### Directive
Up to and including the line containing "of the feet.", please reproduce the lines of the listing below, starting from the top.

### Dataset excerpt
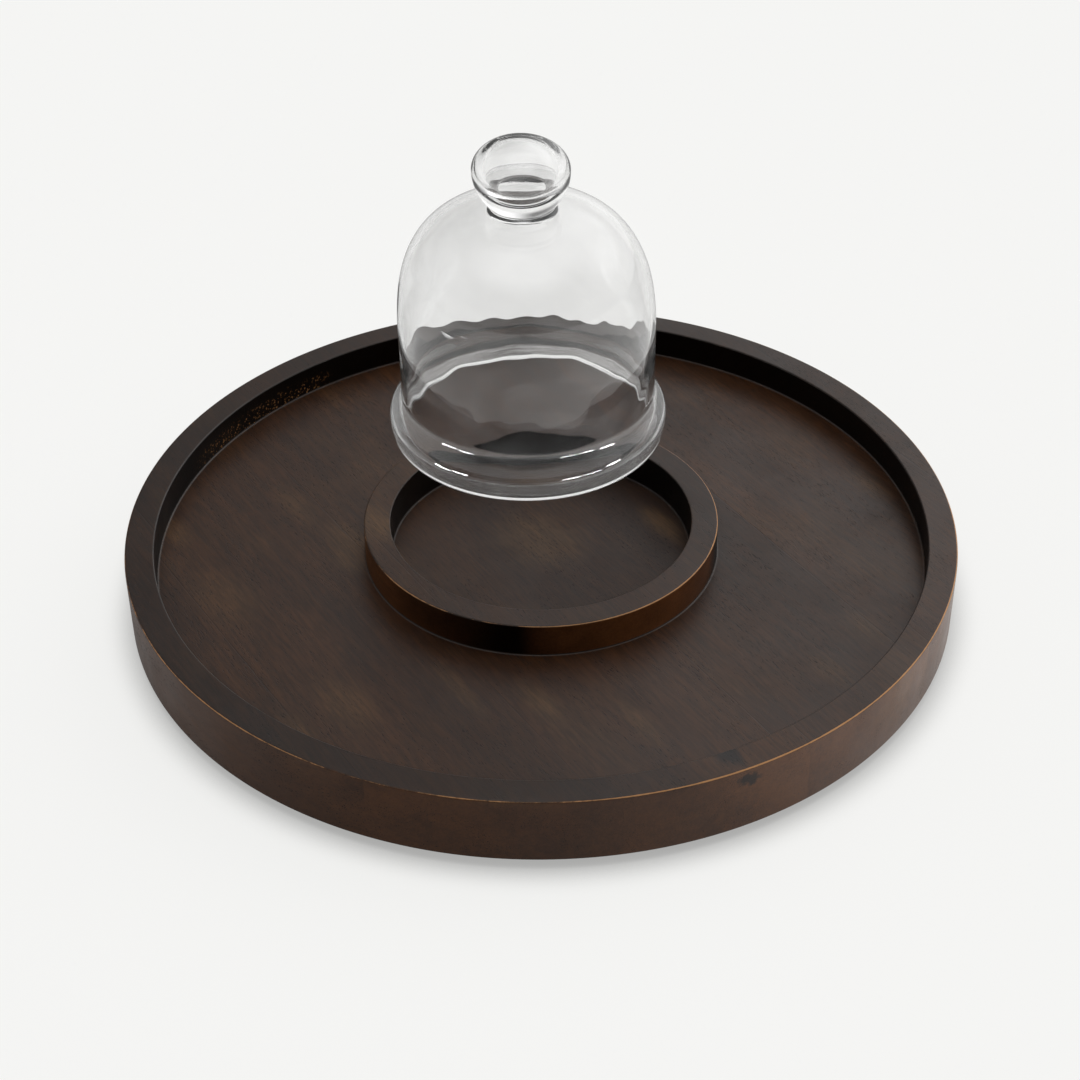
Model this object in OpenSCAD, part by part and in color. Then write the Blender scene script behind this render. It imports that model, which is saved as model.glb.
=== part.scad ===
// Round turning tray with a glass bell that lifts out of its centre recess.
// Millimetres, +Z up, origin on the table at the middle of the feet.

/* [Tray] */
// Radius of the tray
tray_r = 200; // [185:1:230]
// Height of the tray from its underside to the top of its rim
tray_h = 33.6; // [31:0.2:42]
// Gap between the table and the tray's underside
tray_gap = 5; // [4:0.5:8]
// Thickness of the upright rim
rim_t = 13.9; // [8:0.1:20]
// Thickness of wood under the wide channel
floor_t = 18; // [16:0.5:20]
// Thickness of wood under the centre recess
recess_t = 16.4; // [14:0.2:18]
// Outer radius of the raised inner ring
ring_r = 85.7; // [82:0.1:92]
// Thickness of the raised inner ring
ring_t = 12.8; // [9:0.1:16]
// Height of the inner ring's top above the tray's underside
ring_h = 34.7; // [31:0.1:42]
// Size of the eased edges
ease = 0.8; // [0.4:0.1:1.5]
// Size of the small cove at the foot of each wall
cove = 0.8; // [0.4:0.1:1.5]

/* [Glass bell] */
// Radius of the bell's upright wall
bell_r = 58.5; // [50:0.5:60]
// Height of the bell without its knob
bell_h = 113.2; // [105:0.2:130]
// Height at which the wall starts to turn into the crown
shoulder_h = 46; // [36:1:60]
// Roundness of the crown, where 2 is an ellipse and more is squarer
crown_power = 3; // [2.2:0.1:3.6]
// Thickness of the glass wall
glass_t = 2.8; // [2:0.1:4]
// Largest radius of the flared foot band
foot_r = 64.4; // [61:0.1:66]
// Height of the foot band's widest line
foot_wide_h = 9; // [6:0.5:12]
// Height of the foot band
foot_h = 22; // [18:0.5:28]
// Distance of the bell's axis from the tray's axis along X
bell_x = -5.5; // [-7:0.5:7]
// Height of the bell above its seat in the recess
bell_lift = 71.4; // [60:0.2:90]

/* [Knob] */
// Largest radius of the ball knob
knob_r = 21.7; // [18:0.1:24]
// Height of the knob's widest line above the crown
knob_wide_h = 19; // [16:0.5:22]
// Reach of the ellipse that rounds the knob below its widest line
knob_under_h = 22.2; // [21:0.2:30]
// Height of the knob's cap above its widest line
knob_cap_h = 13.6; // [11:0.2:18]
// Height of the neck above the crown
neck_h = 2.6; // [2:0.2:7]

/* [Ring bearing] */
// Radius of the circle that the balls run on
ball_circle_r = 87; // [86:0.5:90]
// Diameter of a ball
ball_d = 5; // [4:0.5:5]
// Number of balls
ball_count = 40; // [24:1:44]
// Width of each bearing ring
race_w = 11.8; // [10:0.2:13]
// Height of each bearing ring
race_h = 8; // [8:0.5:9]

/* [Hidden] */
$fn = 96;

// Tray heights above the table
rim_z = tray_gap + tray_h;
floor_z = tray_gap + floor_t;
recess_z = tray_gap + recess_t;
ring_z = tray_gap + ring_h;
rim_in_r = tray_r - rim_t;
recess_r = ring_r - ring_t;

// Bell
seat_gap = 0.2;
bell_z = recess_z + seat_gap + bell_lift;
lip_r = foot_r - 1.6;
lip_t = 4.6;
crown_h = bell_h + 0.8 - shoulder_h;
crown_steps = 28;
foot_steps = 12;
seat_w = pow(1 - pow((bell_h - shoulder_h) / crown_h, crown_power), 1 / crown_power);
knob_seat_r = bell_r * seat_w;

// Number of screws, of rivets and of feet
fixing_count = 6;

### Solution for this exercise
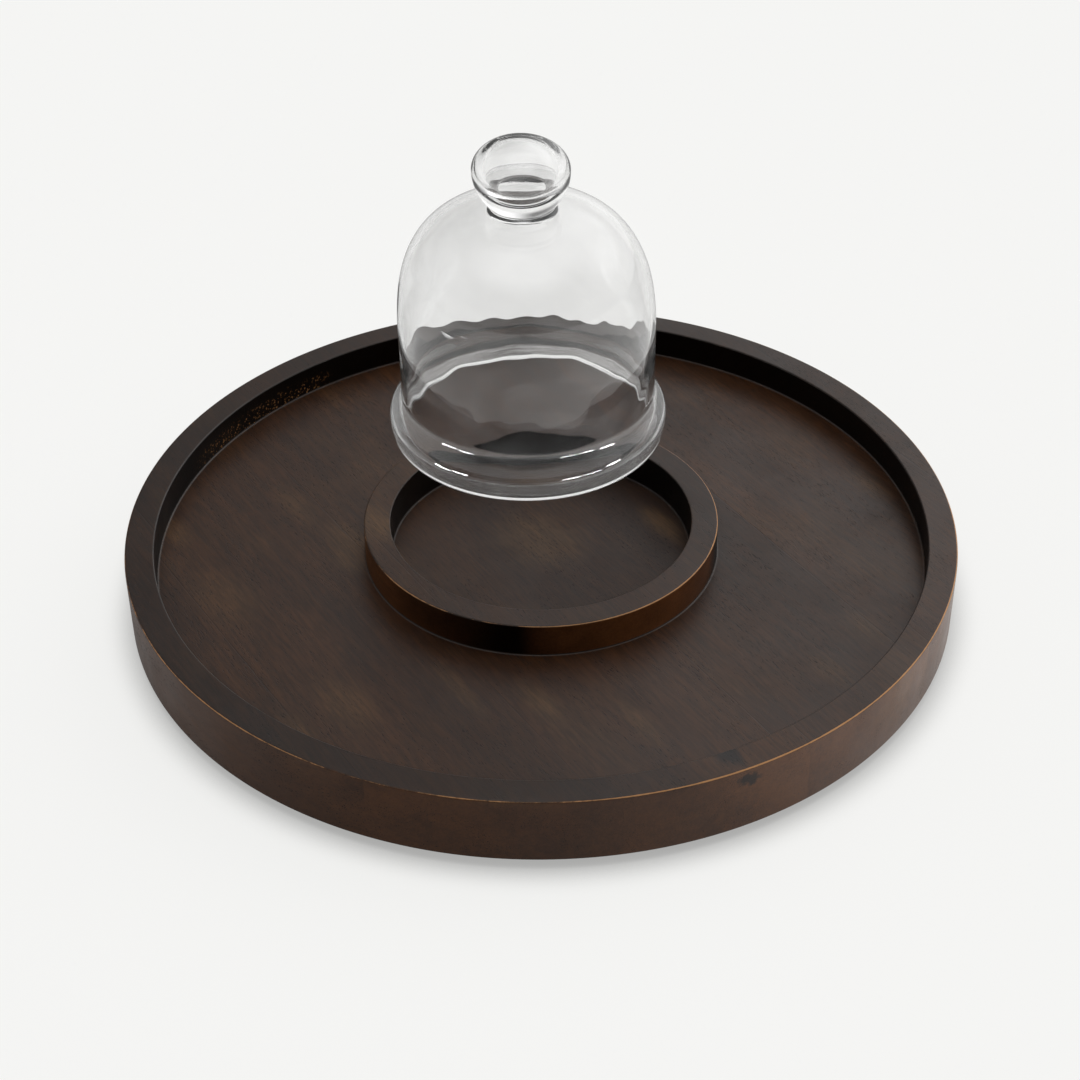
Model this object in OpenSCAD, part by part and in color. Then write the Blender scene script behind this render. It imports that model, which is saved as model.glb.
=== part.scad ===
// Round turning tray with a glass bell that lifts out of its centre recess.
// Millimetres, +Z up, origin on the table at the middle of the feet.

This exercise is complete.